El nacionalismo, cualquier nacionalismo, requiere tres condiciones para consolidarse y ser operativo: 1) definir a un grupo  doméstico minoritario como adversario; 2) encapsularlo en un marco mental y en un espacio físico (gueto o campo de concentración) y 3) insistir en este statu quo hasta hacer invisible al grupo segregado, o mejor aún, conseguir que se manifieste agresivamente para ejecutar sobre él represalias que sirven de recordatorio tanto a la población segregada como a la dominante. Para el nacionalismo de Israel, la franja de Gaza cumple estas premisas con precisión de manual. Un rectángulo de tierra de 40 x 11 kilómetros, que encierra una población sobresaturada (cinco mil habitantes por kilómetro cuadrado, el índice más alto del mundo) bloqueada por mar con flotillas de vigilancia costera y separada por tierra con un muro infranqueable, en cuyo interior el agua y el suelo están contaminados, el desempleo es masivo, la sanidad precaria y la educación sirve de poco en este espacio concentracionario. El territorio está gobernando por un partido extremista -¿qué puede esperarse cuando las condiciones son extremas?-, que emerge del olvido cada cierto tiempo lanzando misiles inanes al otro lado del muro y provoca represalias sangrientas, que los colonos israelíes (todos los israelíes son colonos) utilizan para reforzar su legitimidad de facto y recordar al mundo el destino inobjetable de la población nativa.

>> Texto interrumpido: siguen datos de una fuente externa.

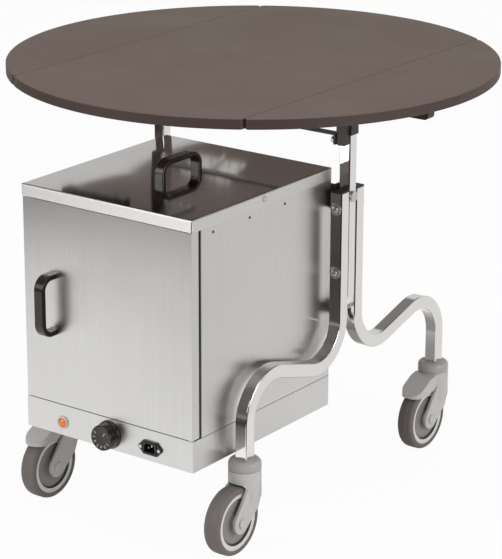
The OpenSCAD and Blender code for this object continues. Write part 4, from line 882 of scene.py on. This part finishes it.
# %% [markdown]
# The scale's numbers are drawn with straight strokes on a small grid, about two
# wide and four high, and every stroke is a thin raised bar. A font could draw
# them too. The same bars also make the pointer, and later the painted shade along
# the joint.

# %% Scale and pointer
STROKES = {
    "0": [(0.3, 0), (0, 1), (0, 3), (0.3, 4), (1.7, 4), (2, 3), (2, 1), (1.7, 0), (0.3, 0)],
    "1": [(0.3, 3.2), (1.2, 4), (1.2, 0)],
    "2": [(0, 3.3), (0.5, 4), (1.6, 4), (2, 3), (0, 0), (2, 0)],
    "3": [(0, 4), (2, 4), (0.9, 2.5), (2, 1.6), (1.8, 0.4), (1, 0), (0, 0.4)],
    "4": [(1.5, 0), (1.5, 4), (0, 1.3), (2.1, 1.3)],
    "5": [(2, 4), (0.2, 4), (0, 2.3), (1.4, 2.4), (2, 1.5), (1.6, 0.2), (0, 0.2)],
    "6": [(1.8, 4), (0.4, 2.6), (0, 1.1), (0.6, 0), (1.5, 0), (2, 1.1), (1.5, 2.1), (0.3, 1.9)],
}


def stroke_bars(paths, width, height):
    """Boxes along straight strokes, standing on the plane of the first two
    coordinates. Every box is a little longer than its stroke, so corners close."""
    points, faces = [], []
    for path in paths:
        for (x0, y0), (x1, y1) in zip(path, path[1:]):
            ahead = np.array((x1 - x0, y1 - y0), float)
            ahead /= np.linalg.norm(ahead)
            side = np.array((-ahead[1], ahead[0])) * width / 2
            ends = (np.array((x0, y0)) - ahead * width / 2, np.array((x1, y1)) + ahead * width / 2)
            flat = [ends[0] - side, ends[1] - side, ends[1] + side, ends[0] + side]
            base = len(points)
            points += [(x, y, 0.0) for x, y in flat] + [(x, y, height) for x, y in flat]
            for quad in ((3, 2, 1, 0), (4, 5, 6, 7), (0, 1, 5, 4), (1, 2, 6, 5),
                         (2, 3, 7, 6), (3, 0, 4, 7)):
                faces.append(tuple(base + corner for corner in quad))
    return np.array(points), faces


DIAL_R, DIGIT_SIZE, STROKE_WIDE, STROKE_HIGH = 16.6, 1.1, 0.9, 0.35
FIRST_DIGIT, DIGIT_STEP = 150, 30
POINTER_TURN, POINTER_START, POINTER_END = 52, 6.5, 13.0
dial_paths = []
for index, digit in enumerate("0123456"):
    angle = math.radians(FIRST_DIGIT + DIGIT_STEP * index)
    outward = np.array((math.cos(angle), math.sin(angle)))
    rightward = np.array((outward[1], -outward[0]))
    for_digit = [DIAL_R * outward + DIGIT_SIZE * ((x - 1) * rightward + (y - 2) * outward)
                 for x, y in STROKES[digit]]
    dial_paths.append([tuple(p) for p in for_digit])
pointer_angle = math.radians(POINTER_TURN)
pointer_way = (math.cos(pointer_angle), math.sin(pointer_angle))
dial_paths.append([tuple(POINTER_START * c for c in pointer_way),
                   tuple(POINTER_END * c for c in pointer_way)])
flat_points, dial_faces = stroke_bars(dial_paths, STROKE_WIDE, STROKE_HIGH)
dial_points = np.column_stack((KNOB_X + flat_points[:, 0],
                               KNOB_FRONT + MARKS_FOOT - flat_points[:, 2],
                               KNOB_Z + flat_points[:, 1]))
dial = mesh_piece("knob_scale", dial_points, dial_faces, [MARK_WHITE])
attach(dial, NODES["knob"]["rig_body"])
print("dial faces", len(dial_faces))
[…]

Israel es la última colonia del imperialismo occidental y, como todas las colonias, surge de una esperanza que se ofrecía como respuesta a un crimen. Primo Levi relata en La tregua su dilatado y tortuoso viaje de retorno a casa desde Auschwitz y en el último capítulo cuenta como, en la estación ferroviaria de Múnich, un grupo de jóvenes judíos, muchachos y muchachas provenientes de todos los países de Europa oriental, enganchan un vagón al convoy en el que va el narrador en dirección a Génova donde los sionistas tomarán un buque a Palestina. Levi pregunta a los jóvenes si tienen permiso para enganchar el vagón y si no será ilegal hacerlo. La respuesta de estos es exultante: ¿acaso está prohibido? Hitler ya ha muerto. Desde entonces, y por el mismo principio, nada está prohibido para el sionismo, uno de los múltiples nacionalismos que surgieron en Europa a principios del siglo pasado y que habría quedado en nada si otro nacionalismo más fuerte y criminal no hubiera alterado para siempre la historia. La culpa por el horrendo pecado europeo del Holocausto se derivó para que la purgaran los palestinos, con la complicidad de las víctimas, devenidas verdugos. Y antisemita el que no baile a su música.

El antisemitismo es un prejuicio maleable, además de muy resistente, y el cínico y corrupto primer ministro israelí decidió manipularlo a favor de sus intereses cuando sugirió que fueron los palestinos los que incitaron a Hitler. Netanyahu sabía lo que hacía y la ocurrencia habría prosperado si no la frena frau Merkel. Los palestinos y los árabes en general también son semitas, en esta caracterización bíblica propensa al prejuicio y la segregación entre los creyentes del Libro, que se disputan la propiedad de dios. Por ende, la cultura y formas de vida de los árabes son hoy las más distantes a los estándares occidentales, así que se pueden identificar como atrasados, fanáticos y agresivos con las consecuencias políticas que están a la vista. En la conciencia occidental encontramos dos formas de antisemitismo que se neutralizan entre sí y que nos permiten asistir impasibles a un conflicto iniciado hace setenta y cinco años y que tiene lugar a un tiro de piedra (con perdón) de la puerta de nuestra casa.